TASK PROMPT:
Reproduce the top of the data verbatim, through and including the line that contains "return piece".

DATA SECTION:
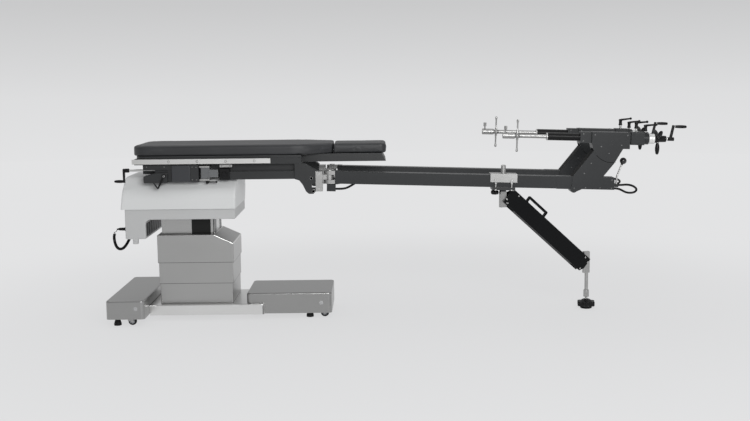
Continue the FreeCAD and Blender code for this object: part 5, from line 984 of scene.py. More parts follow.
def skin(node, part, coats, wall, rim=1):
    """A sheet cover made of a shape's faces, in place of its node."""
    bm = bmesh.new()
    join(bm, part)
    piece = settle(node + "_made", bm, coats, BODY_OF[node], replaces=(node,))
    sheet = piece.modifiers.new("sheet", "SOLIDIFY")
    sheet.thickness = wall
    sheet.offset = -1
    # Rim faces take the finish that follows their face's own in the list; on the covers these are
    # the painted edge highlight and the painted shade steel.
    sheet.material_offset_rim = rim
    return piece


def rounded(part, edges, radius, segments=5):
    bmesh.ops.bevel(part, geom=edges, offset=radius, offset_type="OFFSET",
                    segments=segments, profile=0.5, affect="EDGES", material=-1)


def parted(part, low, high, level):
    """Parts the flat faces at one level along a rectangle, and gives those inside it."""
    def flat():
        return [face for face in part.faces if abs(face.normal.z) > 0.9
                and abs(face.calc_center_median().z - level) < 1e-4]

    for place, normal in ((low, X_AXIS), (high, X_AXIS), (low, Y_AXIS), (high, Y_AXIS)):
        faces = flat()
        rims = {edge for face in faces for edge in face.edges}
        ends = {vert for face in faces for vert in face.verts}
        bmesh.ops.bisect_plane(part, geom=[*ends, *rims, *faces], plane_co=place,
                               plane_no=normal)
    return [face for face in flat()
            if low.x < face.calc_center_median().x < high.x
            and low.y < face.calc_center_median().y < high.y]


def mast_outline(along, across):
    """The mast's outline, grown by a gap along the table and one across it."""
    low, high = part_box("lift_column")
    gap = Vector((along, across, 0))
    return low - gap, high + gap


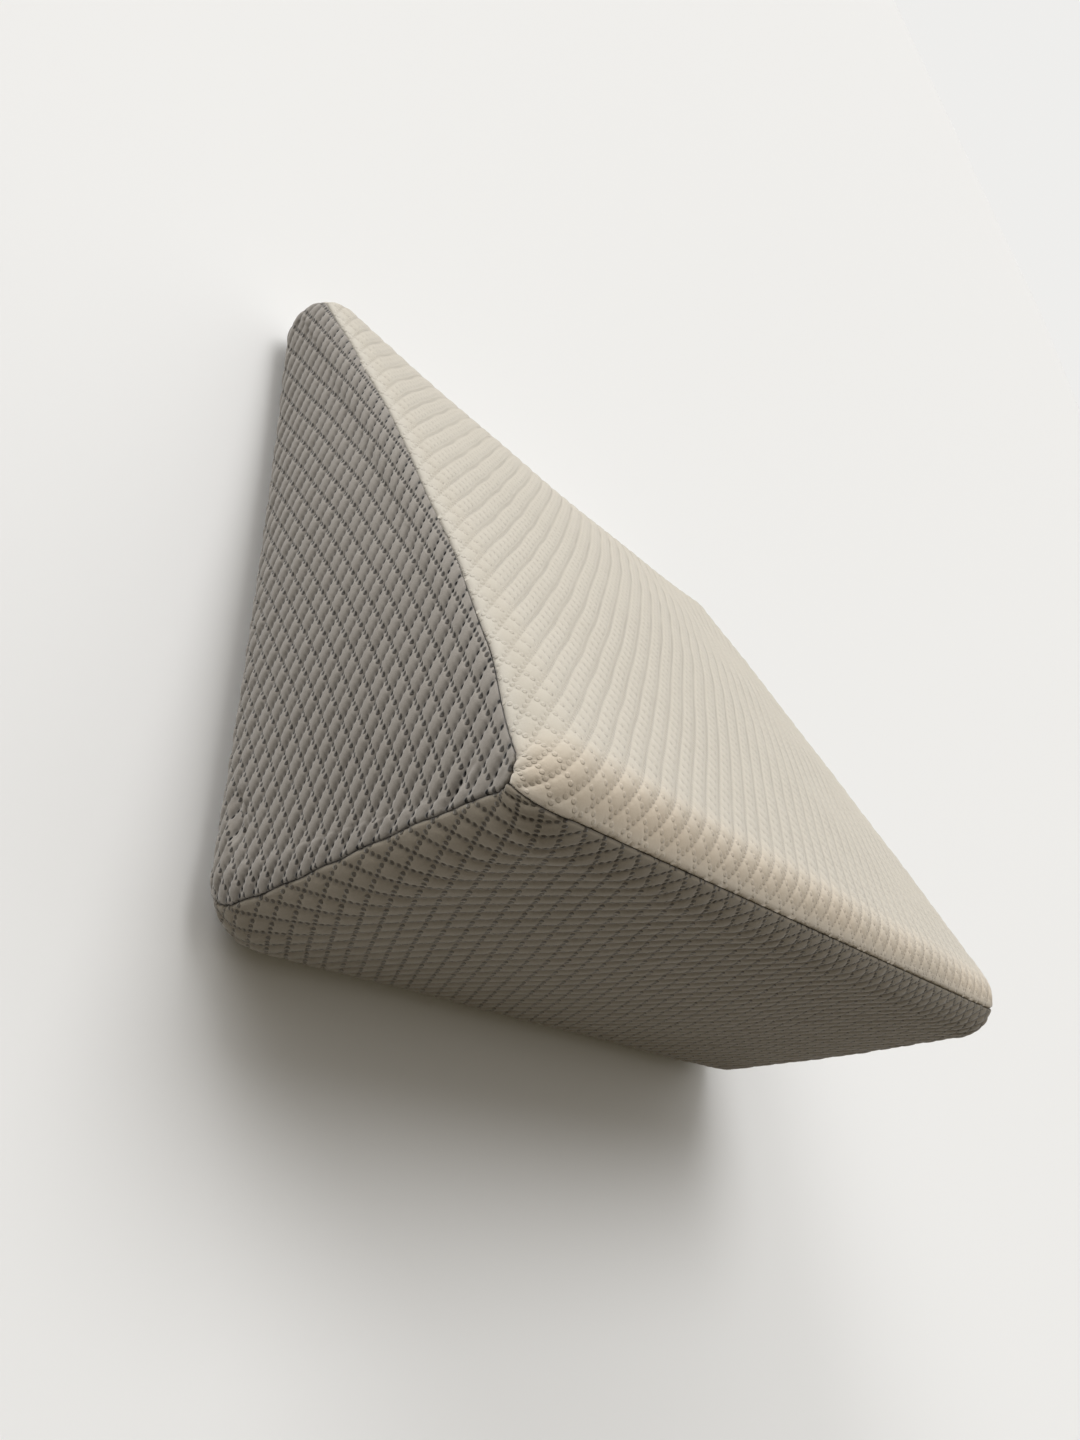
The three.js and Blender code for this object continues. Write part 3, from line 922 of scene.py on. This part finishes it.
@dataclass
class FilledBody:
    """The filled wedge.

    Its base stands out as far as the panels' cloth, and the rest lies under them.
    """

    form: WedgeForm
    name: str = "filled_wedge"
    slot: Slot = Slot.GREY
    quilting: Quilting = Quilting()
    step: float = 2.9 * MM
    clearance: float = 0.25 * MM
    under: float = 9 * MM
    roll: float = 4.0 * MM
    roll_depth: float = 1.5 * MM
    flatten: float = 9 * MM
    rim_relief: float = 0.45
    measures: int = 4001
    coarse_rows: int = 60
    end_steps: int = 9

    def rows(self) -> tuple[Array, Array]:
        """Places round the profile: fine rows over the base, and coarse ones over the rest.

        Returns:
            The places, and whether each lies on the base.
        """
        form = self.form
        fine = np.linspace(form.seam_top_base, form.seam_base_back + 6, self.measures)
        length = form.lengths(fine)
        count = int(length[-1] / self.step)
        spread = np.linspace(self.clearance, length[-1] - self.clearance, count)
        base = np.interp(spread, length, fine)
        rest = np.linspace(form.seam_base_back, form.seam_top_base, self.coarse_rows) + 6
        place = np.concatenate([base, rest])
        return place, np.concatenate([np.ones(len(base), bool), np.zeros(len(rest), bool)])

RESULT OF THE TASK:
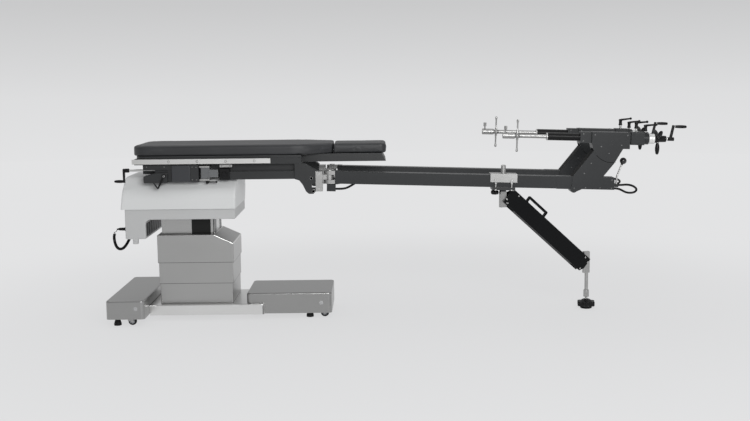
Continue the FreeCAD and Blender code for this object: part 5, from line 984 of scene.py. More parts follow.
def skin(node, part, coats, wall, rim=1):
    """A sheet cover made of a shape's faces, in place of its node."""
    bm = bmesh.new()
    join(bm, part)
    piece = settle(node + "_made", bm, coats, BODY_OF[node], replaces=(node,))
    sheet = piece.modifiers.new("sheet", "SOLIDIFY")
    sheet.thickness = wall
    sheet.offset = -1
    # Rim faces take the finish that follows their face's own in the list; on the covers these are
    # the painted edge highlight and the painted shade steel.
    sheet.material_offset_rim = rim
    return piece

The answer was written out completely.